The original seven-bit ASCII can be represented in a computer's storage media, or transmitted across a network bit-for-bit, byte-for-byte, but Unicode does not define how codepoints should be written/transmitted (or ‘formatted’). In principle, and given that you need three bytes to represent the gamut of codepoints in Unicode directly, you could just encode each character bit-for-bit in a given medium.

However, for a large proportion of communications, certainly those based around the western languages, this would be incredibly inefficient. A simple word like ‘CAT’ requires just three bytes in ASCII, but would require nine bytes if encoded as raw Unicode, where two bytes in each triplet would be redundant.

The diagram in the sidebar shows this, by depicting the mapping from alphabetic to decimal, and then to binary. The leading two bytes of each letter in the binary representation are filled with useless zeros. The problem here is that documents in which seven-bit ASCII proliferated would be around three times as long as their single-byte equivalents. This would impinge on storage and network resources, yet 66% of each document's bit-wise contents would be redundant.

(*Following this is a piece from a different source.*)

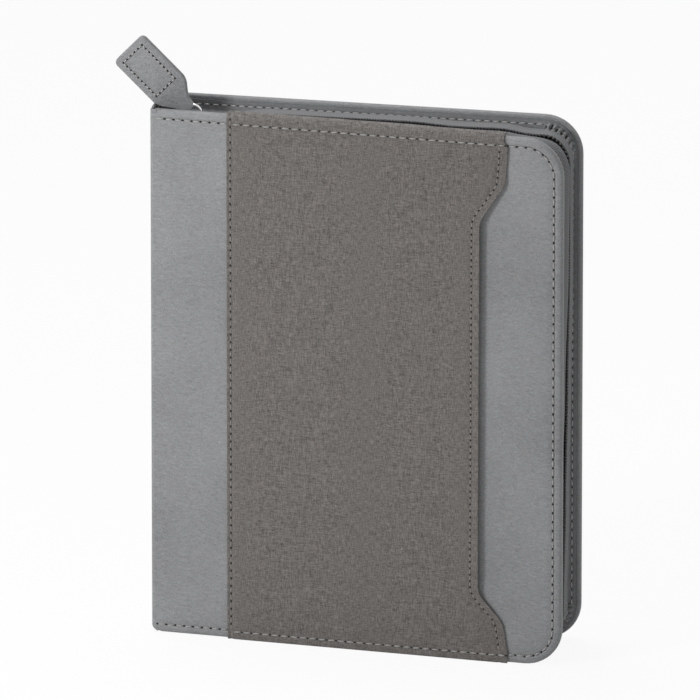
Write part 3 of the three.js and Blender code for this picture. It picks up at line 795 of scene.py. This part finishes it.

The solution is to use some form of flexible encoding, such that (in general) only the number of bytes that are needed are used. In such a scheme, a simple character sequence like ‘CAT’ should only ever consume three bytes, but inclusion within that sequence of some obscure ideograph from, say, Mandarin, may consume as many bytes as it needs to express its codepoint.

A variety of such ‘transformation’ schemes have been developed over time, but the one that is in ever-greater use on the Web, and which will encode any Unicode codepoint faithfully is ‘Universal Coded Character Set Transformation Format – 8-bit’, or simply UTF-8. In this standard, the first seven bits of a character map directly to ASCII, so a capital ‘A’, which is 65 in ASCII and Unicode, is also 65 in UTF-8. This means that ‘CAT’ in UTF-8 looks just like it does in seven-bit ASCII, and thus the highest or eighth bit will always be zero for those characters.

A value of one for that bit, however, acts as a signal to the program in question that the next byte along forms a part of the same character, and the format uses the values of other bits thereafter to indicate whether or not a third and fourth byte form part of the character too.

Character encoding is a truly complex and labyrinthine affair, and it is true to say that few programmers who wrestle with its thorny issues come away unscathed (anyone for latin5?). Thankfully, as an e-book producer, you need ensure only that, when saving your content in your word processor as plain text, or pasting it from that application, you should convert the ‘smart quotes’ to ordinary straight quotes (as Step E in Stage Three in Chapter Seven, Production​directs). Suggested search terms for help on this are:

word smart quotes convert

You should also ensure that any HTML files you create have the following at the top of the <head> element, as Chapter Three advises:

 <meta charset = 'UTF-8'/>

Finally, if you conduct your own research on UTF-8, or when using your text editor, you may come across the concept of a ‘Byte Order Mark’ or ‘BOM’. Similarly, some text editors give you the option to save a file with or without a BOM. In all cases, you can forget about BOMs with impunity, as they are of value only when processing a text file from an external source (e.g. opening and manipulating it within a text editor), and even then they come into play only when handling text that is represented using older non-UTF-8 encodings (a ‘legacy’ issue, as these things are known).

That is, a BOM is a short sequence of bytes at the beginning of a stream of text that tells a text processing program certain things it needs to know about the character encoding used in the remainder of the file. However, given that you will create new HTML and CSS files when formatting your book's content, a BOM will play no useful role in your work. It follows that, as long as you create only ASCII code (i.e. where you use numeric entities in your HTML to signify ‘exotic’ characters) and/or save your files only in UTF-8 you will never need to instruct your editor to include a BOM. This will allow you to forget about this issue.

A closing thought in this appendix: there is a certain gratification in the fact that pre-recorded CDs and DVDs utilise pits in a reflective surface that are every bit as physical as the wedge-shaped depressions that comprise clay-tablet cuneiform from the very dawn of civilisation.

That simple insight brings us full circle, yielding thus a refreshing consideration: the very first human writers could have understood binary and from there base-2 encoding, along with the sound reasons for using it. Those authors and scribes of old (most likely one and the same at the time) could have understood ASCII too and Unicode from there; and yes, even UTF-8 would have been within their grasp.

Times and technologies may change for writers, but the people that we are, and our motivations and symbolic means vary not.